We then set about the realization of self-assembled monolayers on silicon with the aim of developing active donor-acceptor layers and stacking them using the bottom-up approach (Fig. 1).

After studying the silane and phosphonic acid anchor groups, we investigated the realization of (3-Trimethoxysilylpropyl) diethylenetriamine (DETAS) SAMs on silicon as an anchor layer for active molecules (Fig. 4a). We demonstrated that relative humidity plays a key role in the formation of DETAS SAMs with a non-polar solvent such as toluene and leads to multilayers by micellar deposition when it reaches 40% and above. The observations suggest that to obtain good quality DETAS SAMs, a minimum DETAS concentration of 2.5×10-2 M and a long chain of alcoholic solvent are required. The kinetics show immediate adsorption of the molecule at the very first moment of the SAM formation process, which is rare for organosilane grafting.
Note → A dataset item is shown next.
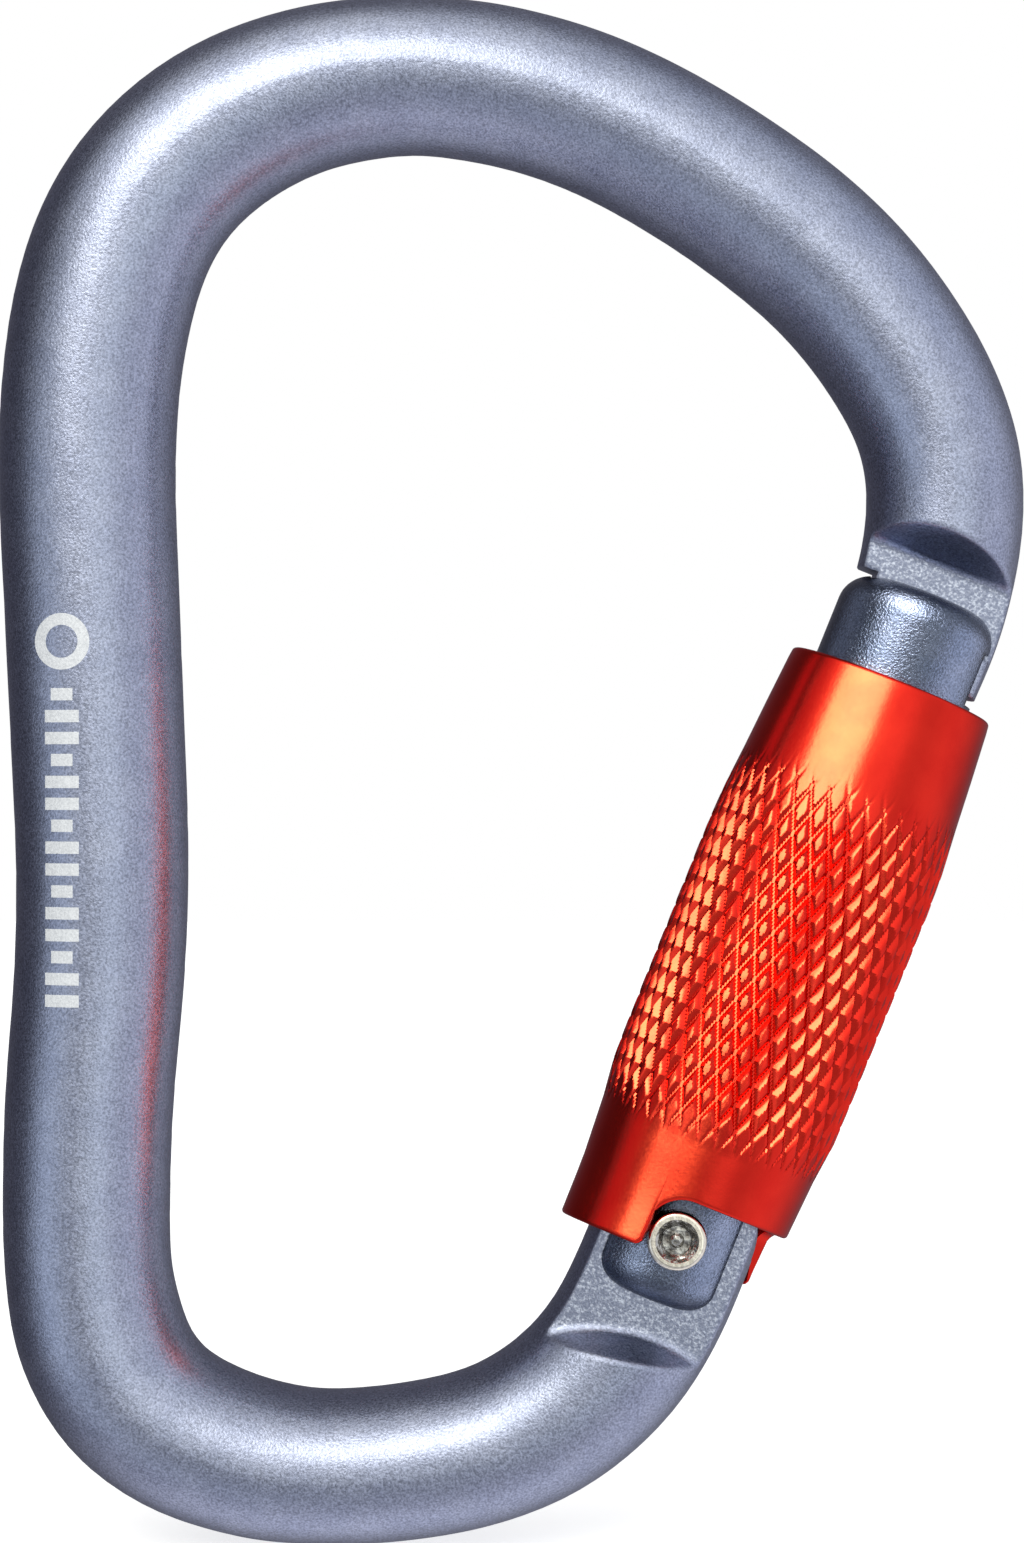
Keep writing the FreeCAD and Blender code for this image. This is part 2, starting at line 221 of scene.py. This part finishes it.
def etched_mark(s):
    """Pale etched ring and a row of plain bars on the front of the spine."""
    split = s.tree.nodes.new("ShaderNodeSeparateXYZ")
    s.link(s.coord, split.inputs[0])
    x, y, z = split.outputs
    front = s.math("LESS_THAN", y, 0.0)
    across = s.math("DIVIDE", s.math("SUBTRACT", x, MARK_X), RING_R)
    along = s.math("DIVIDE", s.math("SUBTRACT", z, RING_Z), RING_R)
    square = s.math("ADD", s.math("MULTIPLY", across, across), s.math("MULTIPLY", along, along))
    ring = s.math("MULTIPLY", s.math("LESS_THAN", square, 1.0),
                  s.math("GREATER_THAN", square, RING_OPEN))
    row = s.math("MULTIPLY", s.math("SUBTRACT", BARS_TOP_Z, z), 1.0 / BAR_PITCH)
    inside = s.math("MULTIPLY", s.math("GREATER_THAN", row, 0.0),
                    s.math("LESS_THAN", row, float(BAR_COUNT)))
    solid = s.math("LESS_THAN", s.math("FRACT", row), BAR_FILL)
    # every third bar is shorter, so the row reads as a plain scale
    thirds = s.math("FRACT", s.math("MULTIPLY", s.math("FLOOR", row), 1 / 3))
    short = s.math("LESS_THAN", thirds, 0.2)
    reach = s.math("SUBTRACT", BAR_HALF_LENGTH, s.math("MULTIPLY", short, SHORT_BAR_CUT))
    wide = s.math("LESS_THAN", s.math("ABSOLUTE", s.math("SUBTRACT", x, MARK_X)), reach)
    bars = s.math("MULTIPLY", s.math("MULTIPLY", inside, solid), wide)
    return s.math("MULTIPLY", s.math("MAXIMUM", ring, bars), front)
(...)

The thickness remains almost constant for more than 30 minutes before increasing with the organization of the molecule by hydrogen bonds between the primary (NH2) and secondary (NH) amine functions thus helping the organization of the SAM. This was highlighted by infrared spectroscopy ATR-FTIR carried out at the University of Toulon with P. Carrière of MAPIEM. This work has been recently published.

We then used this SAM as an adhesion layer for the grafting of a photoactive molecule perylene tetracarboxylic dianhydride (PTCDA) (Figs. 4b and 4c).

AFM, ellipsometry and Raman spectroscopy techniques were used to characterize the surface after PTCDA grafting.